Use week numbers to label a plan. Use actual dates to measure time. A sprint might be called “week 22,” but its true duration is defined by its start date and end date.

This matters for leap years too. A leap day can shift day of week alignment for everything that follows. ISO rules handle the alignment in a consistent way, which is part of why ISO is popular for operations. US style week numbering can still work, but it is best paired with explicit dates.

Months, quarters, and week numbers living together

Months and quarters are common business buckets. Week numbers cut across them. Week 1 can start in late December in ISO. Week 13 might straddle the end of March and the start of April. That is not a problem, but it does mean you should decide which bucket has priority in your reporting.

In finance and planning, quarters usually win. A quarter is tied to months, not weeks. In supply chain planning and staffing, weeks often win because headcount and shifts follow weekly cycles. If you want a clean reference layout for a whole year, the compact year view in 2026 calendar can be useful for scanning month boundaries while keeping an eye on the weekly rhythm.

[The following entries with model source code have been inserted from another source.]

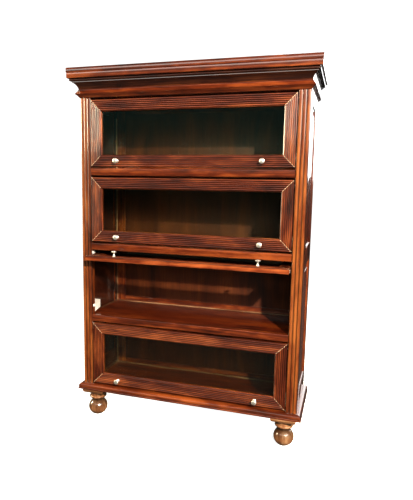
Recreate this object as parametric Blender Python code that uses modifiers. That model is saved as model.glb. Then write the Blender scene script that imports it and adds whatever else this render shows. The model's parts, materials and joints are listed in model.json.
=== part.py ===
"""A four-tier barrister bookcase in mahogany with lift-and-slide glazed doors.

Metres, +Z up. The front faces -Y and the floor is z = 0. The origin is at the bottom centre of the
whole object's box, with the third door from the top lifted and pushed back, as it stands at rest.
"""

import math

import bmesh
import bpy

# The case.
WIDTH = 0.940
DEPTH = 0.300
TIERS = 4
TIER_CLEAR = 0.285
SHELF_THICK = 0.030
SIDE_THICK = 0.020
PILASTER_WIDTH = 0.0453
PILASTER_THICK = 0.022
BOARD_THICK = 0.020
GAP = 0.0003  # left between neighbouring solids
PAST = 0.005  # how far a cutter reaches past the solid it cuts

# Levels above the floor.
PAD_BOTTOM = 0.1125
BASE_BOTTOM = 0.1260
BASE_TOP = 0.1520
CASE_CEILING = BASE_TOP + TIERS * TIER_CLEAR + (TIERS - 1) * SHELF_THICK
BEAD_TOP = 1.4165
CORNICE_TOP = 1.4770
HEIGHT = 1.4970

# Mouldings, as projections past the case.
TOP_OVERHANG = 0.0404
CORNICE_OVERHANG = 0.0390
BEAD_OVERHANG = 0.0125
BASE_OVERHANG = 0.0190
BASE_INWARD = 0.0400
BASE_ROUND = 0.0110
BASE_CHAMFER = 0.0050
BEAD_TIP = 1.3970
COVE_BOTTOM = 1.4190
COVE_TOP = 1.4430
FASCIA_BOTTOM = 1.4557

# The doors.
DOOR_HALF = 0.423
DOOR_HEIGHT = 0.271
DOOR_THICK = 0.020
DOOR_TOP_GAP = 0.007
DOOR_MEMBER = 0.0468
DOOR_REEDS = 6
REED_DEPTH = 0.0020
REED_MARGIN = 0.0006  # the flat left outside the first reed
INNER_MARGIN = 0.0014  # and inside the last one
REBATE_WIDTH = 0.0080
REBATE_FACE = 0.0117  # from the door's face to the glass's seat
GLASS_THICK = 0.004
KNOB_X = 0.302
KNOB_UP = 0.0234  # above the door's bottom edge
OPEN_DOOR = 3  # counted from the top

# The reeds of the front posts.
POST_REEDS = 3
POST_REED_DEPTH = 0.0035

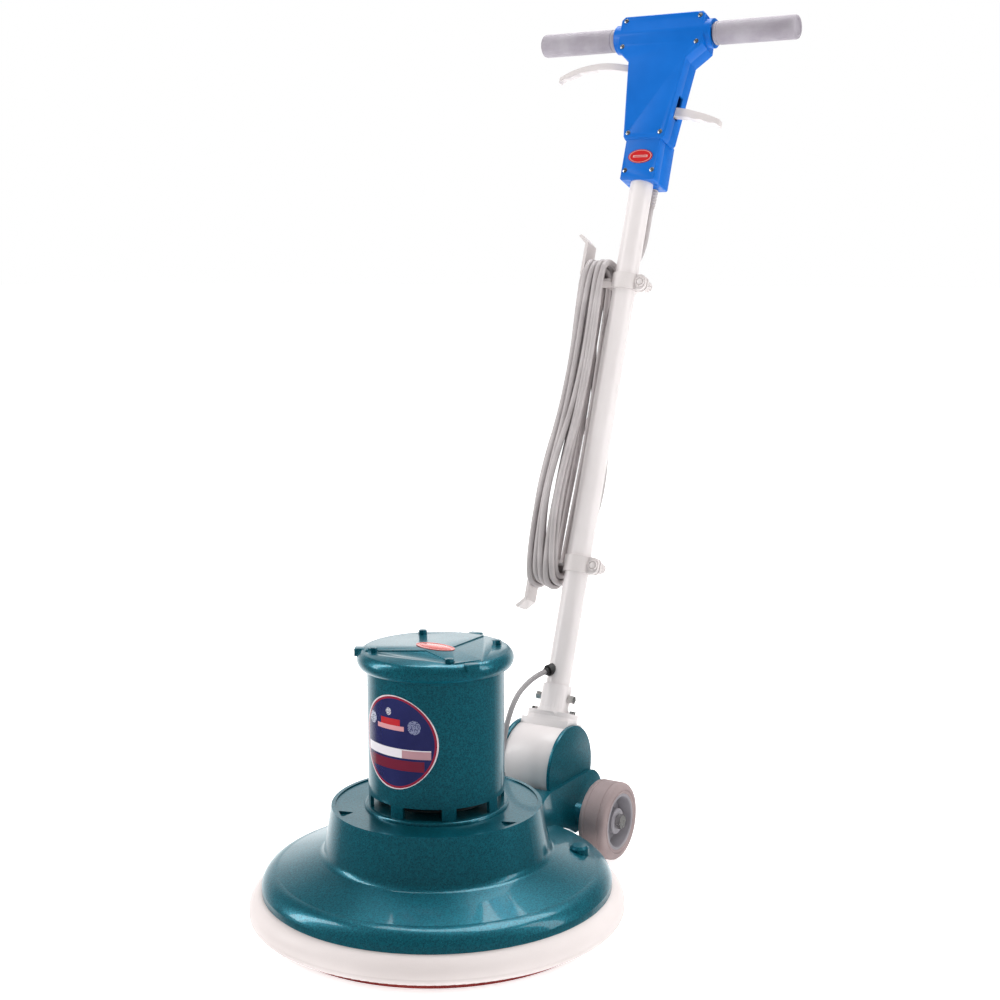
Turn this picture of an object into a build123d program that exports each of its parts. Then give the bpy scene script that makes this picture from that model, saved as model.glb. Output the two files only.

A neat practice is to label a report with both systems when teams span continents. For example, a weekly update can include an ISO week label plus the Monday date. That stays readable for someone in the United Kingdom and for someone in the United States.

A note about Time.you and staying consistent across time zones

Week numbers are only one piece of the scheduling puzzle. Time zones add another. Time.you helps by providing exact time for any time zone across the world, showing current time for major cities, countries, and timezones. It is synchronized to atomic clock time sources, giving precise time readings that are useful for travel, remote work, and coordination.

If your meeting crosses time zones and week standards, include the full date, the local start time for key regions, and the week number standard you are using. Clarity beats assumptions every time.

Keeping schedules aligned across the Atlantic

Week numbers are a shared language, but only when everyone agrees on the dictionary. The United States often leans toward Sunday start weeks and a January 1 anchor. Europe commonly follows ISO, Monday start weeks and a first Thursday anchor. Once you know that, the odd looking week labels near New Year stop being mysterious.

If you take one habit from this guide, make it this: pair week numbers with full dates. Add a trusted converter for edge cases, and set one standard for team wide planning. That single change prevents most of the confusion that shows up between the United States, Canada, the United Kingdom, France, Germany, Spain, Italy, Japan, India, Brazil, Australia, and South Korea.